Martin Zarian: If the brand isn’t an operating system, it’s just a mask. In a mature market, regulators and investors don’t look at your ads; they look at your architecture.

Strategy as an OS means your brand values are the “if/then” statements for every internal decision. If you claim to be about “Hard work and being nice,” that has to be the filter for your product roadmap, your compliance hurdles, and your HR policies. You don’t “message” trust; you bake it into the friction of the user experience.

If your strategy doesn’t occasionally force you to make a hard choice—like killing a profitable but “shady” feature—then you don’t have a strategy; you have a slogan. Real operational behavior is the only thing that closes the “Integrity Gap” that regulators love to exploit.

Factory 39 recently led the rebrand of SiGMA, one of the most visible platforms in the global iGaming ecosystem. From an industry perspective, what does this shift say about how iGaming is positioning itself as it seeks broader legitimacy and influence?
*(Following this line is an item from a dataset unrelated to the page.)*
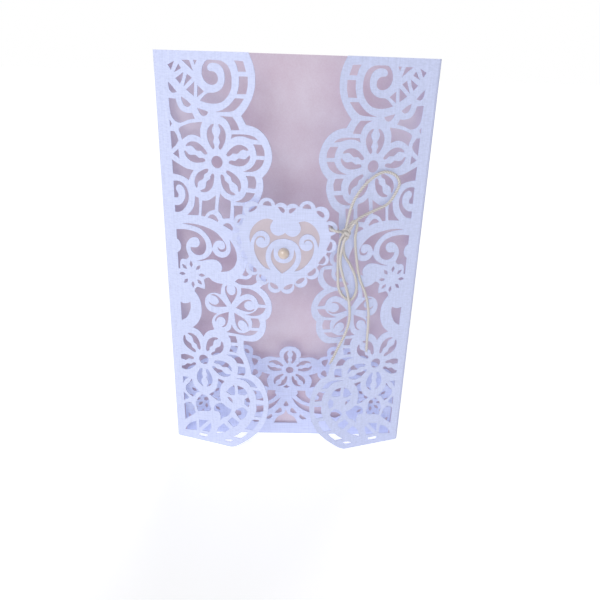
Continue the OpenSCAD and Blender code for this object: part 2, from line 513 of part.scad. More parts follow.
// The pocket stands on the bottom fold in front of the back panel
module pocket() {
  translate([0, -bottom_r, bottom_r]) {
    rotate([0, 90, 0]) translate([0, 0, -pocket_half_w]) {
      rotate([0, 0, -90 + pocket_lean]) {
        rotate_extrude(angle = 180 - pocket_lean, $fn = fold_steps) {
          translate([bottom_r - stock_t, 0]) square([stock_t, 2 * pocket_half_w]);
        }
      }
    }
    rotate([90 + pocket_lean, 0, 0]) {
      translate([0, -bottom_r, bottom_r - stock_t + flat_step]) linear_extrude(stock_t) pocket_lace();
    }
  }
}

module back_panel() {
  translate([-back_half_w, -stock_t, bottom_r - bottom_fold_lap]) {
    cube([2 * back_half_w, stock_t, card_h - bottom_r + bottom_fold_lap]);
  }
  for (side = [-1, 1]) {
    translate([side < 0 ? -back_half_w : pocket_half_w + fold_slit, -stock_t, 0]) {
      cube([pocket_side_gap - fold_slit, stock_t, bottom_r]);
    }
  }
}

// One sheet, cut and folded: back panel, two lace gates and the lace pocket
module wrap() {
  back_panel();
  gate();
  mirror([1, 0, 0]) gate();
  pocket();
}

// The insert card stands in the pocket, its top edge level with the gates. Its rear bottom edge
// stands on the curve of the bottom fold, with a small ease.
insert_ease = 0.02;
fold_hollow_r = bottom_r - stock_t;
insert_floor = bottom_r - sqrt(pow(fold_hollow_r, 2) - pow(fold_hollow_r - insert_rear_gap, 2)) + insert_ease;
module insert_card() {
  insert_w = card_w - 2 * (fold_r + insert_side_gap);
  translate([-insert_w / 2, -stock_t - insert_rear_gap - insert_t, insert_floor]) {
    cube([insert_w, insert_t, card_h - insert_floor]);
  }
}

// Scallops of the heart's right half: centre and radius of each
heart_scallops = [
  [2.7, 18.4, 3.4], [9.2, 19.8, 3.8], [15.6, 17.6, 3.9], [20.3, 11.6, 3.5], [21, 3.3, 3.3],
  [18.6, -3.7, 2.8], [14, -10.6, 3.4], [9, -15.3, 3.3], [2.9, -18.9, 3.4]
];
heart_scallop_cuts = [
  [[4.2, 19.8, 1], [2.3, 19.8], [0.9, 18.5], [1.5, 17.2], [3, 18.2]],
  [[7, 20, 1], [7.6, 21.5], [9, 22.1], [10.5, 21.4], [11, 20, 1]],
  [[13.5, 19.2], [15.3, 19.3], [16.9, 18.3], [17.2, 16.6], [15.7, 16.8], [14.3, 17.8]],
  [[19.3, 13.3, 1], [21.3, 12.9], [22.3, 10.9], [21.9, 10, 1], [20.3, 10.1], [19.8, 11.5]],
  [[21.2, 5.4, 1], [22, 5], [22.4, 3.2], [22, 1.5], [20.8, 0.8], [19.7, 1.1, 1], [20.4, 3.2]],
  [[18.9, -1.7, 1], [19.9, -3.1], [19.7, -4.8], [18.6, -5.8], [16.5, -5.9, 1], [17.5, -4]],
  [[12, -11.2], [12.5, -12.3], [14, -12.1], [15.6, -10.8], [15.9, -9], [15.2, -8, 1], [13.7, -9.6]],
  [[6.8, -16], [7.6, -16.8], [9.4, -16.2], [10.8, -14.5], [10.6, -13.3, 1], [8.5, -14]],
  [[1.2, -19.7], [2.8, -20.2], [4.8, -19.2], [5.5, -17.4], [5, -17, 1], [2.9, -17.8]]
];

// Right half of the large opening, with its curl, and of the opening round the pearl's disc
heart_field = [
  [0, 8, 1], [1.2, 7], [3.2, 6.3], [5.3, 6.9], [6.8, 8.8], [7, 11], [5.8, 13.4, 1], [8.5, 14.1],
  [11.6, 13.1], [14.2, 10.8], [15.9, 7.7], [16.3, 4.6], [15.8, 1.9, 1], [15, 4.5], [13.4, 7],
  [11, 8.1], [8.8, 7.5], [7.2, 5.7], [6.8, 3.4], [7.5, 1.4], [9.3, 0.1], [11.3, 0.1], [12.8, 1.2],
  [13.2, 2.8], [12.5, 4.3], [11.1, 5], [9.8, 4.6], [9.2, 3.3, 1], [9.2, 4.9], [10.9, 5.7],
  [12.8, 5], [13.8, 3], [14, 0.5], [13.6, -2.3], [12.3, -5.2], [10.4, -7.9], [8, -9.9],
  [5.6, -10.6, 1], [7, -8.6], [8.1, -5.9], [8.3, -2.9], [7.6, 0.2], [5.8, 2.9], [3.2, 4.5], [0, 5.1, 1]
];
heart_ring_field = [
  [4.7, 0.3, 1], [5.6, -1.6], [5.9, -4], [5.1, -6.8], [3.3, -9.3], [1.2, -11.3], [0, -12.2, 1],
  [0, -6.9, 1], [2.2, -6.5], [3.9, -5], [4.7, -2.8]
];
heart_body = [
  [0, 20.2, 1], [2.7, 18.4], [9.2, 19.8], [15.6, 17.6], [20.3, 11.6], [21, 3.3], [18.6, -3.7],
  [14, -10.6], [9, -15.3], [2.9, -18.9], [0, -20.2, 1]
];
backing_edge = [
  [0, 14.6, 1], [4.5, 16], [10, 16.4], [14.9, 13.6], [17.8, 8], [17.8, 2], [15.3, -4.5],
  [11, -9.6], [5.5, -14.2], [0, -16.6, 1]
];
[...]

Martin Zarian: The SiGMA rebrand was the industry’s “coming of age” moment. When we started, the business was expanding globally, but the brand was hitting a growth ceiling. It was fragmented, inconsistent, and, frankly, too small for its own ambitions.

The shift was about moving from an “Event Company” to a “Global iGaming Authority.” We moved away from a rigid, top-down identity in favor of a “Global-Local” architecture. This allowed SiGMA to put the location—whether it’s Brazil, Dubai, Manila, or the new, iconic SiGMA Rome—in the front seat, while the SiGMA master brand provided the institutional “seal of approval” across its global events.

This suggests the industry is moving toward Sophisticated Scalability. iGaming isn’t content being a niche sector anymore; it wants a seat at the big table alongside FinTech and SaaS. By simplifying the visual language and building an identity system that can “morph” to respect local cultures while maintaining a global soul, SiGMA signaled that it is ready for professional legitimacy.

For iGaming companies reassessing their brand at this stage of market maturity, what is one strategic principle they should prioritise to remain credible and relevant over the long term?

Martin Zarian: Coherence over Consistency. The old-school rule was to keep everything identical. That’s a death sentence for a global brand in a regulated market.

Maturity requires a Dynamic System that allows you to be “same-same but different.” You need an elastic identity that satisfies a stiff-collared regulator in a boardroom while still vibrating with enough energy to move a player on a Sunday afternoon.

Stop trying to be “the casino for everyone.” Pick your lane, the “Institutional Safe-Bet” or the “Frictionless Disruptor”—and then build a brand architecture that can survive global expansion without losing its soul. Credibility comes from the market seeing that your external promise and your internal reality are the exact same thing. The companies that survive the next decade won’t be the ones with the biggest bonuses; they’ll be the ones with the strongest Brand Flywheel.